***** DATA LINES *****
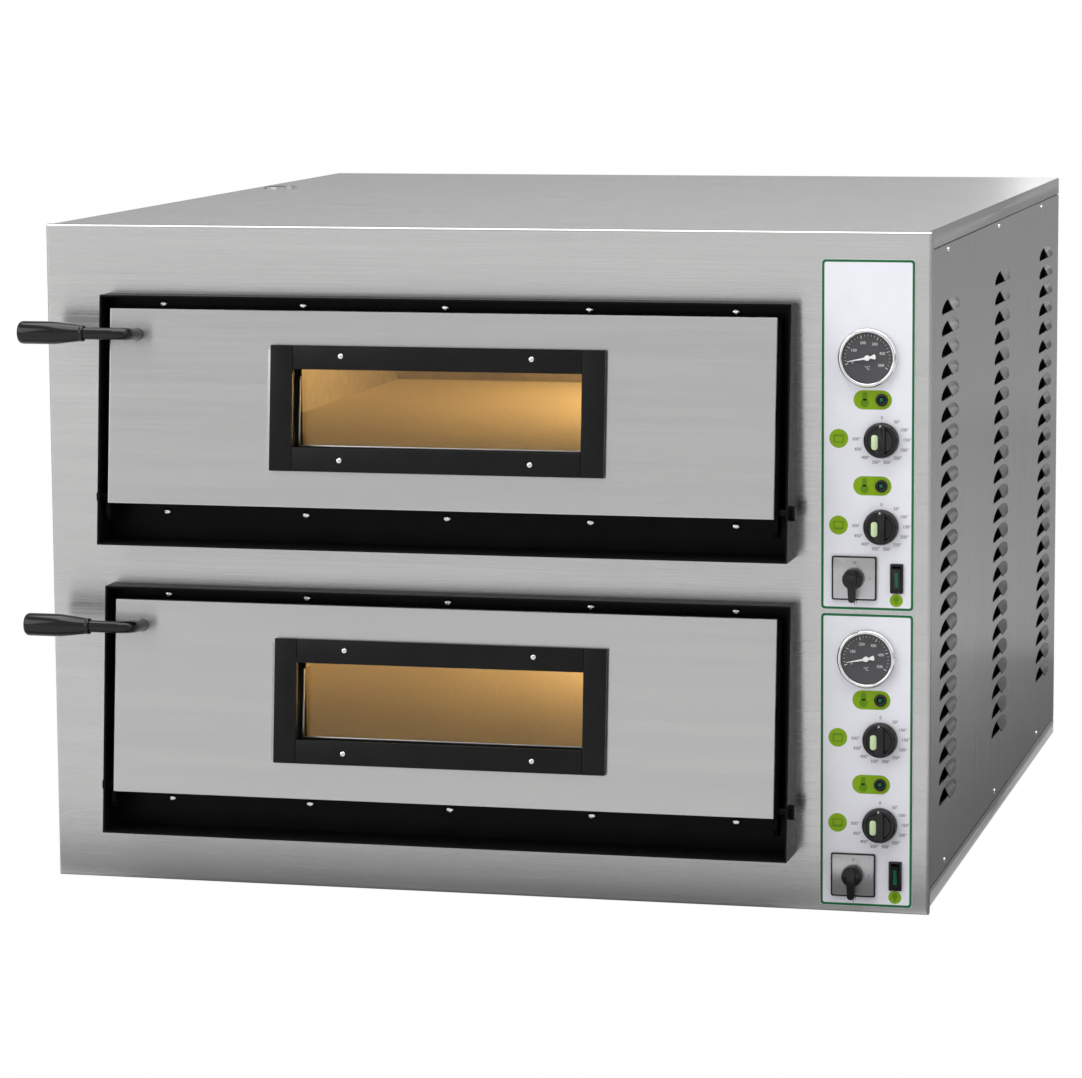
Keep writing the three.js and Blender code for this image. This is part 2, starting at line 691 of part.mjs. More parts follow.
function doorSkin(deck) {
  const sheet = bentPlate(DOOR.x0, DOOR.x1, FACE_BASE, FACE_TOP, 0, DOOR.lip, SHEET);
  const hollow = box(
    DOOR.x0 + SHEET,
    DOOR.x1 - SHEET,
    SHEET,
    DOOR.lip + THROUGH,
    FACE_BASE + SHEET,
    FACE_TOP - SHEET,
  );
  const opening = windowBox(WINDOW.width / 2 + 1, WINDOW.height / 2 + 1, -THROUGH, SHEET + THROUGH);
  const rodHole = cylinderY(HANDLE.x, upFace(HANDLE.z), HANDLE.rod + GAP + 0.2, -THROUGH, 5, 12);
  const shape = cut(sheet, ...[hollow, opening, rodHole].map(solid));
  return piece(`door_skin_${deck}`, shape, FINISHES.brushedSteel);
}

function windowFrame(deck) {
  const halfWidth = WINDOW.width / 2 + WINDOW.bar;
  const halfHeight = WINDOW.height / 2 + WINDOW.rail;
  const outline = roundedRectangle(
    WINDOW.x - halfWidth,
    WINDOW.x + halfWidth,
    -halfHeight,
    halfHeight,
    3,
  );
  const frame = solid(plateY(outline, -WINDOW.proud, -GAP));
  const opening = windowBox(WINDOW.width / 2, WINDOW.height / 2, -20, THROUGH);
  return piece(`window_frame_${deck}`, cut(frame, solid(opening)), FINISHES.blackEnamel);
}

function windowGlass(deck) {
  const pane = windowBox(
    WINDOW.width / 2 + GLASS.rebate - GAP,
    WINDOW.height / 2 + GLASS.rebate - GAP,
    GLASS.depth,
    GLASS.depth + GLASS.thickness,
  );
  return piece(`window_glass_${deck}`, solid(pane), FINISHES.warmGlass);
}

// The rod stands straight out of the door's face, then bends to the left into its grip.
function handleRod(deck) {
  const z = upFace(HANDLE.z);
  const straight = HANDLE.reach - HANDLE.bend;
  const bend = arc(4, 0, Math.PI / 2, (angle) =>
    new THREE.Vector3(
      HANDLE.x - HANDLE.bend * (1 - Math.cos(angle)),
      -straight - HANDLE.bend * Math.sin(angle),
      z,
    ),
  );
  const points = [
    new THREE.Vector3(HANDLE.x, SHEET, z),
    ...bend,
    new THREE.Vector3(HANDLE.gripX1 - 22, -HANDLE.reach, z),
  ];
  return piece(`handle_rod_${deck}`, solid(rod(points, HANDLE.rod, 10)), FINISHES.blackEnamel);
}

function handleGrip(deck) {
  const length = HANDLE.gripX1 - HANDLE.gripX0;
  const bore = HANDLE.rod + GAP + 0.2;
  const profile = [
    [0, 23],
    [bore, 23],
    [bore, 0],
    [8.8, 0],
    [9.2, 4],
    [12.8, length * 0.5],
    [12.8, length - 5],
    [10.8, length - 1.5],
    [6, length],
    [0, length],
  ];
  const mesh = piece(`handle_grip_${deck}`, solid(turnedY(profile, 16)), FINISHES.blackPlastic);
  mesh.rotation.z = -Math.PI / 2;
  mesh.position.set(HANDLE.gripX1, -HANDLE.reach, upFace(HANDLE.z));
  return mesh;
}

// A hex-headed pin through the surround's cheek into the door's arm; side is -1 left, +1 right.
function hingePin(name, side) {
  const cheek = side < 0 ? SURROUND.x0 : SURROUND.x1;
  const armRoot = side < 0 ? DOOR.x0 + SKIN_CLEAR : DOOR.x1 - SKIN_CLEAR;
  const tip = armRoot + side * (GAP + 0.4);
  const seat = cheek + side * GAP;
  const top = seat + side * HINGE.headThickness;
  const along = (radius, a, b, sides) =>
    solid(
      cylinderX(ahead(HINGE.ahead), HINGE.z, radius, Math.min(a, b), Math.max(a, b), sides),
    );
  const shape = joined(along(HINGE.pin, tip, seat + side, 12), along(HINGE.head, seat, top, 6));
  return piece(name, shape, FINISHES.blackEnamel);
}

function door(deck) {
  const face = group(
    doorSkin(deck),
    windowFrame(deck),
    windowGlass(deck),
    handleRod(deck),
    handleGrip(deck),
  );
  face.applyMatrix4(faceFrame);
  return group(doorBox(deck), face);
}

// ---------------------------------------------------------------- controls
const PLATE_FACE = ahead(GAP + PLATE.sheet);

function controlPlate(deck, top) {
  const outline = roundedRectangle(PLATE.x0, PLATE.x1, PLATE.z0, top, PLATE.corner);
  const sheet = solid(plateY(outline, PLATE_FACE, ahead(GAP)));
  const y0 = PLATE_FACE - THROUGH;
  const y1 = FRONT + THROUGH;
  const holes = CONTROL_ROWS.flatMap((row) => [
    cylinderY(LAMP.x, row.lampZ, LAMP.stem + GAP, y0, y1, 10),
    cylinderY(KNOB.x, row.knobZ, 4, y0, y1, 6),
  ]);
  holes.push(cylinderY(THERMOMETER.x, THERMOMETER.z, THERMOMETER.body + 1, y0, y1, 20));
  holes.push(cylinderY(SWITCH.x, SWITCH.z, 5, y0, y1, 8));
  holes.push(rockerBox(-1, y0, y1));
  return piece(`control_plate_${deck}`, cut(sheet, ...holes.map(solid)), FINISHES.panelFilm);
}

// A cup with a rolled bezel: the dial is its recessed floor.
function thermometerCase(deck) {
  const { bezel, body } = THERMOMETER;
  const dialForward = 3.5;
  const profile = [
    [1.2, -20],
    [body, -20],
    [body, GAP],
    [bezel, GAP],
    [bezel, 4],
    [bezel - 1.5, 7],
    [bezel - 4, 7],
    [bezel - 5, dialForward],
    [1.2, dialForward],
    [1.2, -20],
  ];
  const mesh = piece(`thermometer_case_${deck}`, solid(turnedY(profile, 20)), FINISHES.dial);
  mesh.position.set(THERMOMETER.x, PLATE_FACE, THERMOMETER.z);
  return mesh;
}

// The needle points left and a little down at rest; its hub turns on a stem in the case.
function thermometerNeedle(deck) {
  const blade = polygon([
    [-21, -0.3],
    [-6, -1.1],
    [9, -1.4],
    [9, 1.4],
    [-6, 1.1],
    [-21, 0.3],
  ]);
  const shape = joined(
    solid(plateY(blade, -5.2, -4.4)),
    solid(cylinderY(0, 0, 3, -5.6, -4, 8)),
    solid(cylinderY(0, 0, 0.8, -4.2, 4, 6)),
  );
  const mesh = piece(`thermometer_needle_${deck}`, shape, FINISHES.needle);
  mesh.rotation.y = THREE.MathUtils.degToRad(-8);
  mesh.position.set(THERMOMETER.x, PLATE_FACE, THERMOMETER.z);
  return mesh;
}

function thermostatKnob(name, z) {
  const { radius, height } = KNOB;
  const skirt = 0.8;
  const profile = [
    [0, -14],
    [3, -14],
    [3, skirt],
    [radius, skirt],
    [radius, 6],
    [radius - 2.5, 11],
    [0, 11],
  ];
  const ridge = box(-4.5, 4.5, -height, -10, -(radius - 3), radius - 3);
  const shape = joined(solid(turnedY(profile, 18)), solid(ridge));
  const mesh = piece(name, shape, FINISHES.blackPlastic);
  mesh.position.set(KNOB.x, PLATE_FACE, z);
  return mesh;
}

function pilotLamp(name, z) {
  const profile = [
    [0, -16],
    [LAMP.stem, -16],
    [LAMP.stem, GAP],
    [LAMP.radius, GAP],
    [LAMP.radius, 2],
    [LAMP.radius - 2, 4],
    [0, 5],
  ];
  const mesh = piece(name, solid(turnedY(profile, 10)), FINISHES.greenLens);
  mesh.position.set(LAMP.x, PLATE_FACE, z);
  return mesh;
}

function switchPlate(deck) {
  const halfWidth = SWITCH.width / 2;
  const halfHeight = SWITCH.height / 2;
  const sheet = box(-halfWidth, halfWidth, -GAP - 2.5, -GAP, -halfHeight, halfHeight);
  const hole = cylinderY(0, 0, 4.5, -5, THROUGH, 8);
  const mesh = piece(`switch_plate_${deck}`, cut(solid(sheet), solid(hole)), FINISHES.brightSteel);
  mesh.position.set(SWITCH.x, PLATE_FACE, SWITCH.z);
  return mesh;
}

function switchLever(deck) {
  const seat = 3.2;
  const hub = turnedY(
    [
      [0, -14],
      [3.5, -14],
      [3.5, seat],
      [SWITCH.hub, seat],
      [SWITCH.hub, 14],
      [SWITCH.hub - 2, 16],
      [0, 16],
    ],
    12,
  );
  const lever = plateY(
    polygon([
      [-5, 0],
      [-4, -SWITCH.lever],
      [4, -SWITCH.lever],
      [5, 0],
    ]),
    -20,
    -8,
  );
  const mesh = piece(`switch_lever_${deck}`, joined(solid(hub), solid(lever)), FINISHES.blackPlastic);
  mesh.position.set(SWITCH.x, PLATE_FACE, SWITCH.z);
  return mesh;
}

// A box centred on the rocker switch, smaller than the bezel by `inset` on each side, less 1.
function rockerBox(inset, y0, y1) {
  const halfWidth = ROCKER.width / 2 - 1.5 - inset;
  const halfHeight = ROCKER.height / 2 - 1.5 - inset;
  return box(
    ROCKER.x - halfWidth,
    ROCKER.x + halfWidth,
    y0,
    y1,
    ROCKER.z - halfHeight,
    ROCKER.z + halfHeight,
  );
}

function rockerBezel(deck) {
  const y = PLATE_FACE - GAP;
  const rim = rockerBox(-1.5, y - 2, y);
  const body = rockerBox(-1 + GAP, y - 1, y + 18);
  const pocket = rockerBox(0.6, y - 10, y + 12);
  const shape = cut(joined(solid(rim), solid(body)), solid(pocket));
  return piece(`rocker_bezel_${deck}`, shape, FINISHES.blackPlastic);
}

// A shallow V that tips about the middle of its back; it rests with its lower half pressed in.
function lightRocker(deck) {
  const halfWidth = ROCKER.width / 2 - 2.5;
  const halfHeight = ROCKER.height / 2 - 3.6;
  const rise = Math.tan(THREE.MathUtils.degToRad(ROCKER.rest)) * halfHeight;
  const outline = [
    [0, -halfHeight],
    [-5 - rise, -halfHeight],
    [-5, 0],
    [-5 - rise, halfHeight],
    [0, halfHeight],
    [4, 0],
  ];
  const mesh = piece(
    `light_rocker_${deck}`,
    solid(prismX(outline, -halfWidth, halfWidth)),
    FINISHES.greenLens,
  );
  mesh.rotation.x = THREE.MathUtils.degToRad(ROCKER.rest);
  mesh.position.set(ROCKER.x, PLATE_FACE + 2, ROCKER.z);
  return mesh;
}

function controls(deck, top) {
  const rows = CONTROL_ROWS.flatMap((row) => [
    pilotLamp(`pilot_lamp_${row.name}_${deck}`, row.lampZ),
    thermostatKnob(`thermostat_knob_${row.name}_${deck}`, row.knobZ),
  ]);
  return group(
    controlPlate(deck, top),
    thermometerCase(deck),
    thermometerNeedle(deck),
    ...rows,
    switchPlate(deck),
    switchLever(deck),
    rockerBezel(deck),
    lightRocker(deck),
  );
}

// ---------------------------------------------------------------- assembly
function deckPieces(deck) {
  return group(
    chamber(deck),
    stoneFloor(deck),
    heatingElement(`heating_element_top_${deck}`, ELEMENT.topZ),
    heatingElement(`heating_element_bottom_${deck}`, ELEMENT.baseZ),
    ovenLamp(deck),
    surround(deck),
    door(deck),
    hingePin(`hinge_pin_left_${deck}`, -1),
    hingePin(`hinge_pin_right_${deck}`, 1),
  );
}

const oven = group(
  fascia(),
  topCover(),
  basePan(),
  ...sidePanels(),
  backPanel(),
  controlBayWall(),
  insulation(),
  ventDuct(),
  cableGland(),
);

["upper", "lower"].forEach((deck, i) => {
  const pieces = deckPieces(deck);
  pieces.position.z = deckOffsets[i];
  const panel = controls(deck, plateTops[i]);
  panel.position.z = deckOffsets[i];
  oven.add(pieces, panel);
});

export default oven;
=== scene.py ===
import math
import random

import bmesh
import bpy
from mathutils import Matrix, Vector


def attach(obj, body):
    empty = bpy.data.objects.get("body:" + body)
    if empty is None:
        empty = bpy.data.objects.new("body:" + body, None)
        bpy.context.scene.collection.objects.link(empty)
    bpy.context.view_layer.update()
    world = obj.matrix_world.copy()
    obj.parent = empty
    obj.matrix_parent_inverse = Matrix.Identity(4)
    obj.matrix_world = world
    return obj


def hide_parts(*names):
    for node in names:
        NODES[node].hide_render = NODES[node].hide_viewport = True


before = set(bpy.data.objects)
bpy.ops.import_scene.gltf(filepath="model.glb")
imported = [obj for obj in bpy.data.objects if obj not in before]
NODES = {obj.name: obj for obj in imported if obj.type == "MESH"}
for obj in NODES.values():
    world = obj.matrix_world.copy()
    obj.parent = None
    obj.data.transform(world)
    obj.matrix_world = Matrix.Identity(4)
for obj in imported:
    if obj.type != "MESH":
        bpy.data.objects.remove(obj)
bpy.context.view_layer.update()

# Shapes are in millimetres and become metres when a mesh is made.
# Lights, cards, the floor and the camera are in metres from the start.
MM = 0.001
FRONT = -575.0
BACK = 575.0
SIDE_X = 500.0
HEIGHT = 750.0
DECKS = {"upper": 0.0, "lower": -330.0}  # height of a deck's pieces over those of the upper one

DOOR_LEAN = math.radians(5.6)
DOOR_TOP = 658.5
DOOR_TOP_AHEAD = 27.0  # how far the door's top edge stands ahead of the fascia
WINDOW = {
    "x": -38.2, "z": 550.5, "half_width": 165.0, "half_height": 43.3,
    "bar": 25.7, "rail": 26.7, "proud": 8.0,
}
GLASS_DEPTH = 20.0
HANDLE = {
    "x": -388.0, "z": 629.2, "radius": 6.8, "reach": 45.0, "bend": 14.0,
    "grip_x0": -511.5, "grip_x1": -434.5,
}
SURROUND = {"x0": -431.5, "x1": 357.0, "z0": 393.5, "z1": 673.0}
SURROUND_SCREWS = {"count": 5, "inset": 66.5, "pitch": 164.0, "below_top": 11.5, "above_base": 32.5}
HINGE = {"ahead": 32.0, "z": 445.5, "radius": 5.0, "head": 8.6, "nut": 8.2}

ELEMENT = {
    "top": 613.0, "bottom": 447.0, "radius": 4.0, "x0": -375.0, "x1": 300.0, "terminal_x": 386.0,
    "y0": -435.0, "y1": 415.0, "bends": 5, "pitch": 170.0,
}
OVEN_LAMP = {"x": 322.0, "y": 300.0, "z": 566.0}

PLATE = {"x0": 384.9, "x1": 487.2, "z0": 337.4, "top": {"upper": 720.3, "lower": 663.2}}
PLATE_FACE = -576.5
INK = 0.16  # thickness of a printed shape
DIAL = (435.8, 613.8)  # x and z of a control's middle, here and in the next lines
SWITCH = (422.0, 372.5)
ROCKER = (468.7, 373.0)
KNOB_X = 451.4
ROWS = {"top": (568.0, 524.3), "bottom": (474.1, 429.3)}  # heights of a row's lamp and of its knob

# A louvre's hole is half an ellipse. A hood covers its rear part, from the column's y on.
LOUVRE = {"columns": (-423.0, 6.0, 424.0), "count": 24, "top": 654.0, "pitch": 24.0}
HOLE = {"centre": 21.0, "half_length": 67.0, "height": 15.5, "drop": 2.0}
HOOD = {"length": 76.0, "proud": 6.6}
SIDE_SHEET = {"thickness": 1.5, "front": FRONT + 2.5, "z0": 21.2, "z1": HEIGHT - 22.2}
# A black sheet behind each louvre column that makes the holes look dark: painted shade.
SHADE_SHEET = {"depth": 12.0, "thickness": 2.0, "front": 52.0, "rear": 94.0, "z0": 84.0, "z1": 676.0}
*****
This exercise asks for the lines from the line with "pieces.position.z = deckOffsets[i];" to the line with "before = set(bpy.data.objects)", both lines included, set down exactly and with nothing else.

| RESULT |
  pieces.position.z = deckOffsets[i];
  const panel = controls(deck, plateTops[i]);
  panel.position.z = deckOffsets[i];
  oven.add(pieces, panel);
});

export default oven;
=== scene.py ===
import math
import random

import bmesh
import bpy
from mathutils import Matrix, Vector


def attach(obj, body):
    empty = bpy.data.objects.get("body:" + body)
    if empty is None:
        empty = bpy.data.objects.new("body:" + body, None)
        bpy.context.scene.collection.objects.link(empty)
    bpy.context.view_layer.update()
    world = obj.matrix_world.copy()
    obj.parent = empty
    obj.matrix_parent_inverse = Matrix.Identity(4)
    obj.matrix_world = world
    return obj


def hide_parts(*names):
    for node in names:
        NODES[node].hide_render = NODES[node].hide_viewport = True


before = set(bpy.data.objects)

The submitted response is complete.